Et tous les yeux se sont baissés,
L’amour efface le passé.
Il a vu l’homme dans sa lèpre.
Il n’a pas peur de l’embrasser.
L’amour efface le passé.
Il nous redonne une autre chance.
Il nous invite à pardonner.
L’amour efface le passé.
et là, j’ai pensé à mes amis divorcés remariés en me disant qu’on chantait parfois à l’église des cantiques un peu hypocrites par rapport à la discipline officielle… C’est le moment de prier avec ferveur pour les fruits du Synode, de belles choses y ont déjà été dites !

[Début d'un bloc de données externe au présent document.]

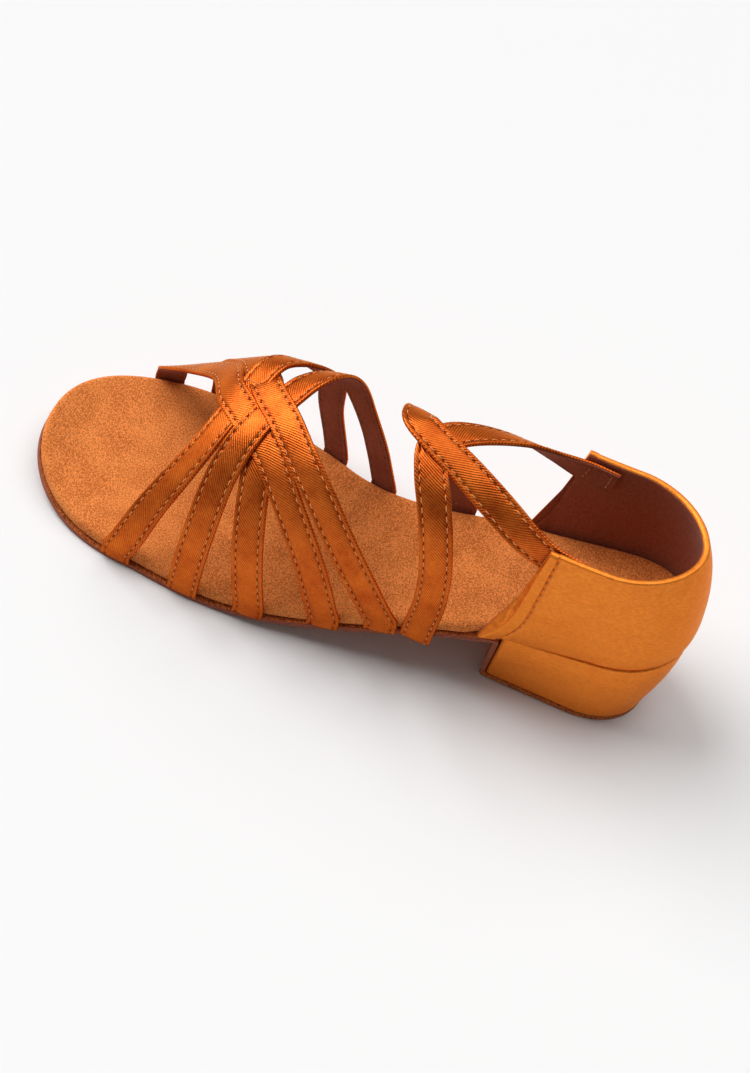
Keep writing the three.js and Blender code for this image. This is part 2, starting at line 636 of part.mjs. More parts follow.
function vampStrap(rows) {
  const course = strapCourse(rows, 27);
  const start = strapTail(course[0], 3).reverse();
  const end = strapTail(course[course.length - 1], 3);
  return loft(strapRings([...start, ...course, ...end]));
}

const join = (solids) => solids.reduce((all, one) => all.add(one));

// Pockets shut in between crossing straps are filled.
const filled = (body) => join(body.decompose().filter((shell) => shell.volume() > 0));

const VAMP_STRAPS = [TOE_STRAP, SECOND_STRAP, THIRD_STRAP, FIRST_RETURN_STRAP, SECOND_RETURN_STRAP];
const vampSolid = () => filled(join(VAMP_STRAPS.map(vampStrap)));

// Stretch of the long strap under the sole: round the outer edge, up through a slot, over the bridge
// of the belt loop, down through the other slot and round the inner edge.
const strapOff = CLEARANCE + STRAP_THICKNESS / 2;
function loopCourse() {
  const from = LONG_STRAP_DOWN.at(-1).along * SOLE_LENGTH;
  const to = LONG_STRAP_UP[0].along * SOLE_LENGTH;
  const edge = (side) => {
    const s = side === LATERAL ? from : to;
    const half = soleHalf(side, s);
    const below = range(5).map((t) => {
      const n = [side * Math.cos(t * Math.PI / 2), -Math.sin(t * Math.PI / 2)];
      return { y: side * half + n[0] * strapOff, rise: n[1] * strapOff, n };
    });
    return [{ y: side * (half + strapOff), rise: OUTSOLE_THICKNESS, n: [side, 0] }, ...below];
  };
  const down = [0, -1];
  const above = OUTSOLE_THICKNESS + strapOff;
  const shelf = (end) => {
    const outer = BRIDGE_CENTRE + end * (BRIDGE_WIDTH / 2 + SLOT_WIDTH + STRAP_THICKNESS);
    const inner = BRIDGE_CENTRE + end * (BRIDGE_WIDTH / 2 - STRAP_THICKNESS);
    return [1, 0.85, 0.5, 0.15, 0].map((t) => ({
      y: lerp(inner, outer, t), rise: lerp(above, -strapOff, smooth(t)), n: down,
    }));
  };
  const points = [
    ...edge(LATERAL), ...shelf(1), ...shelf(-1).reverse(), ...edge(MEDIAL).reverse(),
  ];
  const [wide, narrow] = [points[0].y, points.at(-1).y];
  return points.map(({ y, rise, n }) => {
    const s = lerp(from, to, (wide - y) / (wide - narrow));
    return {
      point: new THREE.Vector3(s, y, soleLine(s) + rise),
      normal: new THREE.Vector3(0, n[0], n[1]),
    };
  });
}

// Smooth path through a table of places in the air, with the strap's face turned by its tilt.
function freeCourse(rows, count) {
  const numbered = rows.map((row, i) => ({ ...row, step: i / (rows.length - 1) }));
  const names = ['along', 'across', 'up', 'tilt'];
  const [along, across, up, tilt] = names.map((name) => column(numbered, 'step', name));
  return range(count).map((t) => {
    const turn = THREE.MathUtils.degToRad(tilt(t));
    return {
      point: new THREE.Vector3(along(t) * SOLE_LENGTH, across(t) * BALL_WIDTH, up(t) * COUNTER_TOP),
      normal: new THREE.Vector3(0, Math.sin(turn), Math.cos(turn)),
    };
  });
}

// Long strap, or with grow the room that it takes up with a clearance all round.
// Its two halves meet over the bridge and are joined again where they cross on the instep.
function longStrapSolid(grow = 0) {
  const down = freeCourse(LONG_STRAP_DOWN, 34);
  const loop = loopCourse();
  const up = freeCourse(LONG_STRAP_UP, 34);
  const rings = strapRings([...down, ...loop, ...up], STRAP_WIDTH + grow * 2, STRAP_THICKNESS + grow * 2);
  const middle = down.length + loop.length / 2;
  return filled(loft(rings.slice(0, middle + 1)).add(loft(rings.slice(middle))));
}

// Pieces

function mesh(name, body, color, roughness) {
  const { vertProperties, triVerts } = body.getMesh();
  const geometry = new THREE.BufferGeometry();
  geometry.setAttribute('position', new THREE.BufferAttribute(new Float32Array(vertProperties), 3));
  geometry.setIndex(new THREE.BufferAttribute(new Uint32Array(triVerts), 1));
  geometry.computeVertexNormals();
  const piece = new THREE.Mesh(geometry, new THREE.MeshStandardMaterial({ color, roughness, metalness: 0 }));
  piece.name = name;
  return piece;
}

const SATIN = 0xc8701c;
const SUEDE_SOLE = 0xa85a2a;
const SUEDE_BED = 0xc27a3c;

const strapRoom = longStrapSolid(CLEARANCE);
const channelRoom = longStrapSolid(CLEARANCE * 2);
const insoleRoom = insoleSolid(CLEARANCE);
const slotted = slotSolids().reduce((body, slot) => body.subtract(slot), outsoleSolid());

const shoe = new THREE.Group();
shoe.add(
  mesh('outsole', slotted.subtract(strapRoom), SUEDE_SOLE, 0.95),
  mesh('insole', insoleSolid().subtract(channelRoom), SUEDE_BED, 0.95),
  mesh('heel', heelSolid(), SATIN, 0.45),
  mesh('heel_cap', heelCapSolid(), SUEDE_SOLE, 0.95),
  mesh('heel_counter', counterSolid().subtract(insoleRoom), SATIN, 0.45),
  mesh('vamp_straps', vampSolid().subtract(insoleRoom).subtract(underSolid()), SATIN, 0.45),
  mesh('long_strap', longStrapSolid(), SATIN, 0.45),
);

export default shoe;
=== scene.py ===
"""Left ballroom sandal: woven satin straps, closed counter, low block heel and suede sole.

Lengths are in millimetres until a mesh is made. Places along the shoe are measured from the back of
the heel cap, and a mesh is moved back by half the heel's length to the part's own origin.
"""

import math

import bpy
import numpy as np
from mathutils import Matrix, Vector


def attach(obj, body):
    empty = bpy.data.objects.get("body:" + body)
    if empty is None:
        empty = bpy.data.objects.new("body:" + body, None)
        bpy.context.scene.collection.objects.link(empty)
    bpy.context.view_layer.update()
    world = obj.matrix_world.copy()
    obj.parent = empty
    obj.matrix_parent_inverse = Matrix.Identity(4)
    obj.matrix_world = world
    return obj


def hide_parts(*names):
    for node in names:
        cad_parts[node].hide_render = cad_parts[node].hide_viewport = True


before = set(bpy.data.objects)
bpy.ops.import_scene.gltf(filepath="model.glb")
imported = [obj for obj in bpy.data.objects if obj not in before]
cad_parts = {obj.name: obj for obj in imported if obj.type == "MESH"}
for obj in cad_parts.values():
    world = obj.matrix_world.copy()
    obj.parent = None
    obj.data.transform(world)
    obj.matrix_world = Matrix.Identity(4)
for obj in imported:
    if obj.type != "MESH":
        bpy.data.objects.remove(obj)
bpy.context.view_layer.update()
bpy.context.scene.view_settings.view_transform = "Standard"

MM = 0.001
MEDIAL, LATERAL = -1, 1

# Sole and last. Roundness is the power of a superellipse, slope is rise over run.
SOLE_LENGTH = 212
BALL_WIDTH = 79
TOE_CURVE_LENGTH = 47
TOE_ROUNDNESS = 2.15
TOE_SPRING = 7
FOREFOOT_FLAT_START = 146
FOREFOOT_FLAT_END = 180
OUTSOLE_THICKNESS = 1.8
INSOLE_THICKNESS = 4.2
SOLE_MARGIN = 1.3
ARCH_LIFT = 2.2
HEEL_CUP_DEPTH = 1.6
CLEARANCE = 0.3
ARCH_EASE_BACK = 20
ARCH_EASE_FRONT = 30
BED_RIM_ROUND = 2.1
BED_BASE_ROUND = 0.9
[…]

Que de pudeur, de retenue et de bienveillance dans vos propos à tous. Merci Véronique pour ta franchise et ta sincérité, merci Padre pour cet éclairage plein d’espérance sans compromission. C’est une vraie joie de vous lire! Laure
Je trouve aussi que l’approche du dominicain et evêque d’Oran Jean- Paul Vesco dans la vie.fr est intéressante pour ne pas opposer indisolubilité du mariage et miséricorde. Bonne journée ensoleillée, Claire
Question délicate s’il en est, vu les débats passionnés que ça soulève… Mais je pense aussi qu’il est injuste qu’un mariage civil après un divorce de mariage religieux soit le seul péché irrémissible, sinon dans les textes au moins dans la pratique. Le divorce est un péché? Certes. Dans la mesure où on définit le péché comme un manque d’amour, il serait difficile de considérer que la rupture d’un contrat mutuel où on s’accorde à “s’aimer jusqu’à ce que la mort nous sépare” ne soit pas un péché. Mais s’il est indéniablement grave, ce n’est pas le pire pour autant, loin s’en faut. Or les péchés plus graves (comme l’idolâtrie, le reniement de sa foi, le sacrilège, l’orgueil ou la haine de son prochain) trouvent, eux, un pardon sacramentel si on le demande.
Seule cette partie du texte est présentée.